* _Job_
Print all the data, keeping every line exactly as it is.

* _Data extract_
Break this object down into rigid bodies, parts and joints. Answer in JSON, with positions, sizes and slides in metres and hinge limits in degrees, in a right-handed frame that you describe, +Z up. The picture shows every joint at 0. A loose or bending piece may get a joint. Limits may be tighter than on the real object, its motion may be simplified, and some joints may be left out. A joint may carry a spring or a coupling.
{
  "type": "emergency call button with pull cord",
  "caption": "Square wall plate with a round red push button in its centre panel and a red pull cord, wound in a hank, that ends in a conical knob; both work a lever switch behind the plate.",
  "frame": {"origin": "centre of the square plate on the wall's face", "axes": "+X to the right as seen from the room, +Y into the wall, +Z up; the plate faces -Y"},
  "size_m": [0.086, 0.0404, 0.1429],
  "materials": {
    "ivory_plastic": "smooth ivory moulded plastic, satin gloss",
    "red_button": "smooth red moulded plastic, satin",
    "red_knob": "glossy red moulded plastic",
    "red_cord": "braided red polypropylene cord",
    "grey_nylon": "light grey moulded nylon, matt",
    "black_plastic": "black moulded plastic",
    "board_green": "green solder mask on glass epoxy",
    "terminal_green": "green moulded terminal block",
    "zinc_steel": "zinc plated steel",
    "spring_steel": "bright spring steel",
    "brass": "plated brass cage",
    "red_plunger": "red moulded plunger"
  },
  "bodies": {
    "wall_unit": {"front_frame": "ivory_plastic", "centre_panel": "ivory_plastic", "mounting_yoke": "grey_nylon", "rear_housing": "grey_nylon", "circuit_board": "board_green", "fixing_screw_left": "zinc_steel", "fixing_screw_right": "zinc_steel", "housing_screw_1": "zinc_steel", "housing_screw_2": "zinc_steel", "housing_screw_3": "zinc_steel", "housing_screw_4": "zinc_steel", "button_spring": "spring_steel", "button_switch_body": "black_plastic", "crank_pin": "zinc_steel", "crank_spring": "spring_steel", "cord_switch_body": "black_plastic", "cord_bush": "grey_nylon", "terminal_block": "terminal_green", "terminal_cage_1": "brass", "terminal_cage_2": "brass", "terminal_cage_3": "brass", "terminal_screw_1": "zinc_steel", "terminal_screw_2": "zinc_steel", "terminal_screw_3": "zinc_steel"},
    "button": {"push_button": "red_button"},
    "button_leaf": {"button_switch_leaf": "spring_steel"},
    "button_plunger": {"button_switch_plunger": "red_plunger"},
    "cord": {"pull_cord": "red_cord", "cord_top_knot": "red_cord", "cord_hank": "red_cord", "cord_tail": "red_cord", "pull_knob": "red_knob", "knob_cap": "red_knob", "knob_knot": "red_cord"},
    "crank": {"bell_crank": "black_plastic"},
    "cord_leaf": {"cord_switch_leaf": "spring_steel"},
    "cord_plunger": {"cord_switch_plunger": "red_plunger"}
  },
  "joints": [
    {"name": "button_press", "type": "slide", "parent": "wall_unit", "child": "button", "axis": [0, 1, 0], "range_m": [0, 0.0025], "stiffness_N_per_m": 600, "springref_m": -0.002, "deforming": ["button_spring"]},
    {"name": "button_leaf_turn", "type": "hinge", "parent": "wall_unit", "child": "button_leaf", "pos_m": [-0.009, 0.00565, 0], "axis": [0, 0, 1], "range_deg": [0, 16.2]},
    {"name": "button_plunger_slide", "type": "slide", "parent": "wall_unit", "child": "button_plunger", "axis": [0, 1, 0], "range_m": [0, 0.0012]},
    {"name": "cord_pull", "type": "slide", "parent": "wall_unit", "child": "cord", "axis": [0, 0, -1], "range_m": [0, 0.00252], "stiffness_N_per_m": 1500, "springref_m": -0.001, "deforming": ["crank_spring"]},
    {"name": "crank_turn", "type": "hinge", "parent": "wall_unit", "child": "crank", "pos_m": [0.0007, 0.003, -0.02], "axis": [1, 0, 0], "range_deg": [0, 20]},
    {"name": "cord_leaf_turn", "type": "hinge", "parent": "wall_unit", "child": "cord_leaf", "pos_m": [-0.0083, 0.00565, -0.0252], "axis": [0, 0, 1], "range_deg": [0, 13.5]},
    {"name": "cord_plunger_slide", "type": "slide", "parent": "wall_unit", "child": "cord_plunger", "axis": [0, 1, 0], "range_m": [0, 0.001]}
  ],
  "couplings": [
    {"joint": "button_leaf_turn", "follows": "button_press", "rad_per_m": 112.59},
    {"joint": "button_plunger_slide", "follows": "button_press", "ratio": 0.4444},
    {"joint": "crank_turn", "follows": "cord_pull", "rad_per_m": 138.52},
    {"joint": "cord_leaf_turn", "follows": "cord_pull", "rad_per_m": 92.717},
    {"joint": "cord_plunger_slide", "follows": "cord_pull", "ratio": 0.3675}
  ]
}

* _Result of the task_
Break this object down into rigid bodies, parts and joints. Answer in JSON, with positions, sizes and slides in metres and hinge limits in degrees, in a right-handed frame that you describe, +Z up. The picture shows every joint at 0. A loose or bending piece may get a joint. Limits may be tighter than on the real object, its motion may be simplified, and some joints may be left out. A joint may carry a spring or a coupling.
{
  "type": "emergency call button with pull cord",
  "caption": "Square wall plate with a round red push button in its centre panel and a red pull cord, wound in a hank, that ends in a conical knob; both work a lever switch behind the plate.",
  "frame": {"origin": "centre of the square plate on the wall's face", "axes": "+X to the right as seen from the room, +Y into the wall, +Z up; the plate faces -Y"},
  "size_m": [0.086, 0.0404, 0.1429],
  "materials": {
    "ivory_plastic": "smooth ivory moulded plastic, satin gloss",
    "red_button": "smooth red moulded plastic, satin",
    "red_knob": "glossy red moulded plastic",
    "red_cord": "braided red polypropylene cord",
    "grey_nylon": "light grey moulded nylon, matt",
    "black_plastic": "black moulded plastic",
    "board_green": "green solder mask on glass epoxy",
    "terminal_green": "green moulded terminal block",
    "zinc_steel": "zinc plated steel",
    "spring_steel": "bright spring steel",
    "brass": "plated brass cage",
    "red_plunger": "red moulded plunger"
  },
  "bodies": {
    "wall_unit": {"front_frame": "ivory_plastic", "centre_panel": "ivory_plastic", "mounting_yoke": "grey_nylon", "rear_housing": "grey_nylon", "circuit_board": "board_green", "fixing_screw_left": "zinc_steel", "fixing_screw_right": "zinc_steel", "housing_screw_1": "zinc_steel", "housing_screw_2": "zinc_steel", "housing_screw_3": "zinc_steel", "housing_screw_4": "zinc_steel", "button_spring": "spring_steel", "button_switch_body": "black_plastic", "crank_pin": "zinc_steel", "crank_spring": "spring_steel", "cord_switch_body": "black_plastic", "cord_bush": "grey_nylon", "terminal_block": "terminal_green", "terminal_cage_1": "brass", "terminal_cage_2": "brass", "terminal_cage_3": "brass", "terminal_screw_1": "zinc_steel", "terminal_screw_2": "zinc_steel", "terminal_screw_3": "zinc_steel"},
    "button": {"push_button": "red_button"},
    "button_leaf": {"button_switch_leaf": "spring_steel"},
    "button_plunger": {"button_switch_plunger": "red_plunger"},
    "cord": {"pull_cord": "red_cord", "cord_top_knot": "red_cord", "cord_hank": "red_cord", "cord_tail": "red_cord", "pull_knob": "red_knob", "knob_cap": "red_knob", "knob_knot": "red_cord"},
    "crank": {"bell_crank": "black_plastic"},
    "cord_leaf": {"cord_switch_leaf": "spring_steel"},
    "cord_plunger": {"cord_switch_plunger": "red_plunger"}
  },
  "joints": [
    {"name": "button_press", "type": "slide", "parent": "wall_unit", "child": "button", "axis": [0, 1, 0], "range_m": [0, 0.0025], "stiffness_N_per_m": 600, "springref_m": -0.002, "deforming": ["button_spring"]},
    {"name": "button_leaf_turn", "type": "hinge", "parent": "wall_unit", "child": "button_leaf", "pos_m": [-0.009, 0.00565, 0], "axis": [0, 0, 1], "range_deg": [0, 16.2]},
    {"name": "button_plunger_slide", "type": "slide", "parent": "wall_unit", "child": "button_plunger", "axis": [0, 1, 0], "range_m": [0, 0.0012]},
    {"name": "cord_pull", "type": "slide", "parent": "wall_unit", "child": "cord", "axis": [0, 0, -1], "range_m": [0, 0.00252], "stiffness_N_per_m": 1500, "springref_m": -0.001, "deforming": ["crank_spring"]},
    {"name": "crank_turn", "type": "hinge", "parent": "wall_unit", "child": "crank", "pos_m": [0.0007, 0.003, -0.02], "axis": [1, 0, 0], "range_deg": [0, 20]},
    {"name": "cord_leaf_turn", "type": "hinge", "parent": "wall_unit", "child": "cord_leaf", "pos_m": [-0.0083, 0.00565, -0.0252], "axis": [0, 0, 1], "range_deg": [0, 13.5]},
    {"name": "cord_plunger_slide", "type": "slide", "parent": "wall_unit", "child": "cord_plunger", "axis": [0, 1, 0], "range_m": [0, 0.001]}
  ],
  "couplings": [
    {"joint": "button_leaf_turn", "follows": "button_press", "rad_per_m": 112.59},
    {"joint": "button_plunger_slide", "follows": "button_press", "ratio": 0.4444},
    {"joint": "crank_turn", "follows": "cord_pull", "rad_per_m": 138.52},
    {"joint": "cord_leaf_turn", "follows": "cord_pull", "rad_per_m": 92.717},
    {"joint": "cord_plunger_slide", "follows": "cord_pull", "ratio": 0.3675}
  ]
}